Aim = Repeat every line below exactly as it reads.

Information provided =
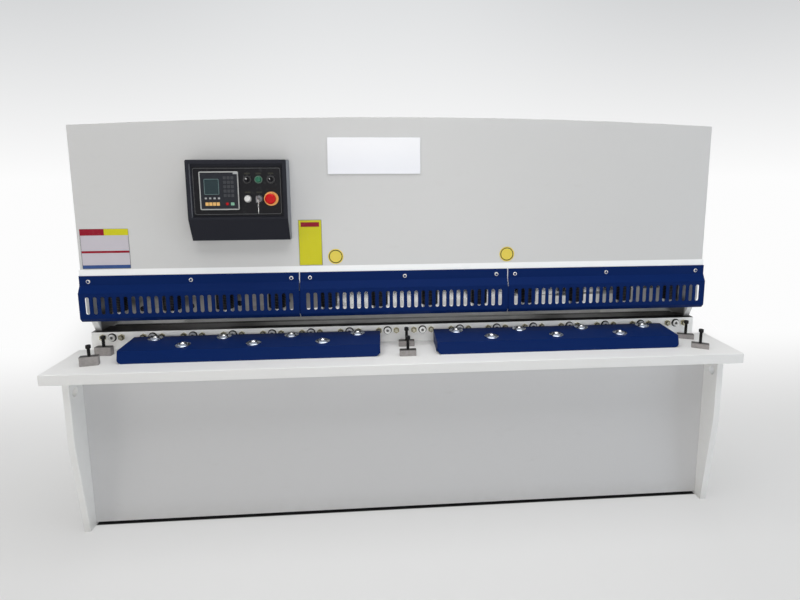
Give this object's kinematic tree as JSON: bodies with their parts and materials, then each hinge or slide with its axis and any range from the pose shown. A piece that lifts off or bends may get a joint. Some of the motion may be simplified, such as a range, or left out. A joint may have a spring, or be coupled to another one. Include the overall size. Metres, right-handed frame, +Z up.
{
  "type": "swing beam shear",
  "caption": "Floor-standing hydraulic swing beam shear with raked blade beam, hold-down row, slotted finger guards, ball trays on the table and a control box.",
  "frame": {"origin": "on the floor under the middle of the whole machine", "axes": "+Z up, +X to the operator's right, -Y towards the operator"},
  "size_m": [2.692, 1.61, 1.62],
  "materials": {
    "white_paint": "smooth light grey-white machine paint, semi-gloss",
    "blue_paint": "navy blue satin powder coat",
    "charcoal_paint": "charcoal fine-textured powder coat",
    "rail_steel": "machined steel with a painted front face",
    "blade_steel": "ground tool steel",
    "dark_steel": "dark oxidised steel",
    "bright_steel": "bright zinc and polished balls",
    "seat_steel": "grey machined steel blocks",
    "black_oxide": "black oxide screws",
    "panel_black": "matt black faceplate",
    "unit_grey": "dark controller housing",
    "green_plastic": "green button",
    "white_plastic": "white button",
    "red_plastic": "red mushroom head",
    "clear_plate": "blank glossy plate",
    "motor_paint": "painted cast motor"
  },
  "bodies": {
    "machine_frame": {"left_side_frame": "white_paint", "right_side_frame": "white_paint", "foot_plates": "white_paint", "work_table": "white_paint", "front_apron": "white_paint", "table_beam": "white_paint", "blade_rail": "rail_steel", "rail_screws": "bright_steel", "lower_blade": "blade_steel", "front_panel": "white_paint", "finger_guard_left": "blue_paint", "finger_guard_centre": "blue_paint", "finger_guard_right": "blue_paint", "holddown_carrier": "white_paint", "holddown_cylinders": "dark_steel", "ball_trays": "blue_paint", "ball_units": "bright_steel", "support_seats": "seat_steel", "seat_screws": "black_oxide", "pivot_pins": "dark_steel", "ram_shelf": "white_paint", "ram_cylinders": "dark_steel", "oil_tank": "white_paint", "motor_pump": "motor_paint", "electric_cabinet": "white_paint", "rear_ties": "white_paint", "scrap_chute": "white_paint", "control_box": "charcoal_paint", "control_faceplate": "panel_black", "controller_unit": "unit_grey", "button_bezels": "bright_steel", "name_plate": "clear_plate"},
    "swing_beam": {"swing_beam": "white_paint", "beam_arms": "white_paint", "upper_blade": "blade_steel", "gauge_rails": "white_paint", "gauge_bar": "blade_steel"},
    "ram_rods": {"ram_rods": "bright_steel"},
    "plungers": {"holddown_plungers": "bright_steel"},
    "green_button": {"green_button": "green_plastic"},
    "white_button": {"white_button": "white_plastic"},
    "left_selector": {"left_selector": "panel_black"},
    "right_selector": {"right_selector": "panel_black"},
    "key_switch": {"key_switch": "bright_steel"},
    "emergency_stop": {"emergency_stop": "red_plastic"}
  },
  "joints": [
    {"name": "beam_swing", "type": "hinge", "parent": "machine_frame", "child": "swing_beam", "pos_m": [0, 0.325, 0.8], "axis": [1, 0, 0], "range_deg": [0, 9]},
    {"name": "ram_stroke", "type": "slide", "parent": "machine_frame", "child": "ram_rods", "axis": [0, 0, -1], "range_m": [0, 0.084]},
    {"name": "holddown_stroke", "type": "slide", "parent": "machine_frame", "child": "plungers", "axis": [0, 0, -1], "range_m": [0, 0.053], "stiffness_N_per_m": 9000, "springref_m": -0.06},
    {"name": "green_press", "type": "slide", "parent": "machine_frame", "child": "green_button", "axis": [0, 1, 0], "range_m": [0, 0.004], "stiffness_N_per_m": 900, "springref_m": -0.002},
    {"name": "white_press", "type": "slide", "parent": "machine_frame", "child": "white_button", "axis": [0, 1, 0], "range_m": [0, 0.004], "stiffness_N_per_m": 900, "springref_m": -0.002},
    {"name": "left_selector_turn", "type": "hinge", "parent": "machine_frame", "child": "left_selector", "pos_m": [-0.606, -0.635, 1.3775], "axis": [0, 1, 0], "range_deg": [-45, 45]},
    {"name": "right_selector_turn", "type": "hinge", "parent": "machine_frame", "child": "right_selector", "pos_m": [-0.517, -0.635, 1.3775], "axis": [0, 1, 0], "range_deg": [-45, 45]},
    {"name": "key_turn", "type": "hinge", "parent": "machine_frame", "child": "key_switch", "pos_m": [-0.563, -0.635, 1.304], "axis": [0, 1, 0], "range_deg": [0, 90]},
    {"name": "stop_press", "type": "slide", "parent": "machine_frame", "child": "emergency_stop", "axis": [0, 1, 0], "range_m": [0, 0.005]}
  ],
  "couplings": [
    {"joint": "ram_stroke", "follows": "beam_swing", "m_per_rad": 0.532}
  ]
}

Written solution =
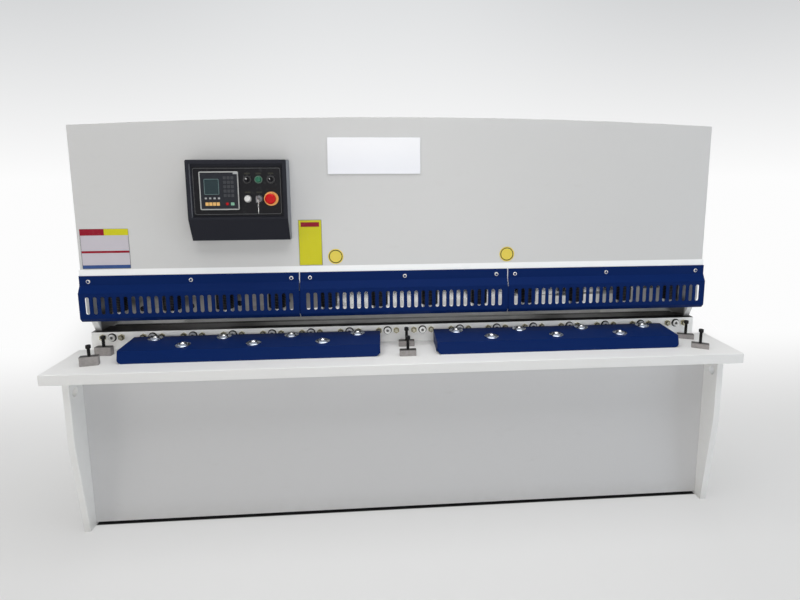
Give this object's kinematic tree as JSON: bodies with their parts and materials, then each hinge or slide with its axis and any range from the pose shown. A piece that lifts off or bends may get a joint. Some of the motion may be simplified, such as a range, or left out. A joint may have a spring, or be coupled to another one. Include the overall size. Metres, right-handed frame, +Z up.
{
  "type": "swing beam shear",
  "caption": "Floor-standing hydraulic swing beam shear with raked blade beam, hold-down row, slotted finger guards, ball trays on the table and a control box.",
  "frame": {"origin": "on the floor under the middle of the whole machine", "axes": "+Z up, +X to the operator's right, -Y towards the operator"},
  "size_m": [2.692, 1.61, 1.62],
  "materials": {
    "white_paint": "smooth light grey-white machine paint, semi-gloss",
    "blue_paint": "navy blue satin powder coat",
    "charcoal_paint": "charcoal fine-textured powder coat",
    "rail_steel": "machined steel with a painted front face",
    "blade_steel": "ground tool steel",
    "dark_steel": "dark oxidised steel",
    "bright_steel": "bright zinc and polished balls",
    "seat_steel": "grey machined steel blocks",
    "black_oxide": "black oxide screws",
    "panel_black": "matt black faceplate",
    "unit_grey": "dark controller housing",
    "green_plastic": "green button",
    "white_plastic": "white button",
    "red_plastic": "red mushroom head",
    "clear_plate": "blank glossy plate",
    "motor_paint": "painted cast motor"
  },
  "bodies": {
    "machine_frame": {"left_side_frame": "white_paint", "right_side_frame": "white_paint", "foot_plates": "white_paint", "work_table": "white_paint", "front_apron": "white_paint", "table_beam": "white_paint", "blade_rail": "rail_steel", "rail_screws": "bright_steel", "lower_blade": "blade_steel", "front_panel": "white_paint", "finger_guard_left": "blue_paint", "finger_guard_centre": "blue_paint", "finger_guard_right": "blue_paint", "holddown_carrier": "white_paint", "holddown_cylinders": "dark_steel", "ball_trays": "blue_paint", "ball_units": "bright_steel", "support_seats": "seat_steel", "seat_screws": "black_oxide", "pivot_pins": "dark_steel", "ram_shelf": "white_paint", "ram_cylinders": "dark_steel", "oil_tank": "white_paint", "motor_pump": "motor_paint", "electric_cabinet": "white_paint", "rear_ties": "white_paint", "scrap_chute": "white_paint", "control_box": "charcoal_paint", "control_faceplate": "panel_black", "controller_unit": "unit_grey", "button_bezels": "bright_steel", "name_plate": "clear_plate"},
    "swing_beam": {"swing_beam": "white_paint", "beam_arms": "white_paint", "upper_blade": "blade_steel", "gauge_rails": "white_paint", "gauge_bar": "blade_steel"},
    "ram_rods": {"ram_rods": "bright_steel"},
    "plungers": {"holddown_plungers": "bright_steel"},
    "green_button": {"green_button": "green_plastic"},
    "white_button": {"white_button": "white_plastic"},
    "left_selector": {"left_selector": "panel_black"},
    "right_selector": {"right_selector": "panel_black"},
    "key_switch": {"key_switch": "bright_steel"},
    "emergency_stop": {"emergency_stop": "red_plastic"}
  },
  "joints": [
    {"name": "beam_swing", "type": "hinge", "parent": "machine_frame", "child": "swing_beam", "pos_m": [0, 0.325, 0.8], "axis": [1, 0, 0], "range_deg": [0, 9]},
    {"name": "ram_stroke", "type": "slide", "parent": "machine_frame", "child": "ram_rods", "axis": [0, 0, -1], "range_m": [0, 0.084]},
    {"name": "holddown_stroke", "type": "slide", "parent": "machine_frame", "child": "plungers", "axis": [0, 0, -1], "range_m": [0, 0.053], "stiffness_N_per_m": 9000, "springref_m": -0.06},
    {"name": "green_press", "type": "slide", "parent": "machine_frame", "child": "green_button", "axis": [0, 1, 0], "range_m": [0, 0.004], "stiffness_N_per_m": 900, "springref_m": -0.002},
    {"name": "white_press", "type": "slide", "parent": "machine_frame", "child": "white_button", "axis": [0, 1, 0], "range_m": [0, 0.004], "stiffness_N_per_m": 900, "springref_m": -0.002},
    {"name": "left_selector_turn", "type": "hinge", "parent": "machine_frame", "child": "left_selector", "pos_m": [-0.606, -0.635, 1.3775], "axis": [0, 1, 0], "range_deg": [-45, 45]},
    {"name": "right_selector_turn", "type": "hinge", "parent": "machine_frame", "child": "right_selector", "pos_m": [-0.517, -0.635, 1.3775], "axis": [0, 1, 0], "range_deg": [-45, 45]},
    {"name": "key_turn", "type": "hinge", "parent": "machine_frame", "child": "key_switch", "pos_m": [-0.563, -0.635, 1.304], "axis": [0, 1, 0], "range_deg": [0, 90]},
    {"name": "stop_press", "type": "slide", "parent": "machine_frame", "child": "emergency_stop", "axis": [0, 1, 0], "range_m": [0, 0.005]}
  ],
  "couplings": [
    {"joint": "ram_stroke", "follows": "beam_swing", "m_per_rad": 0.532}
  ]
}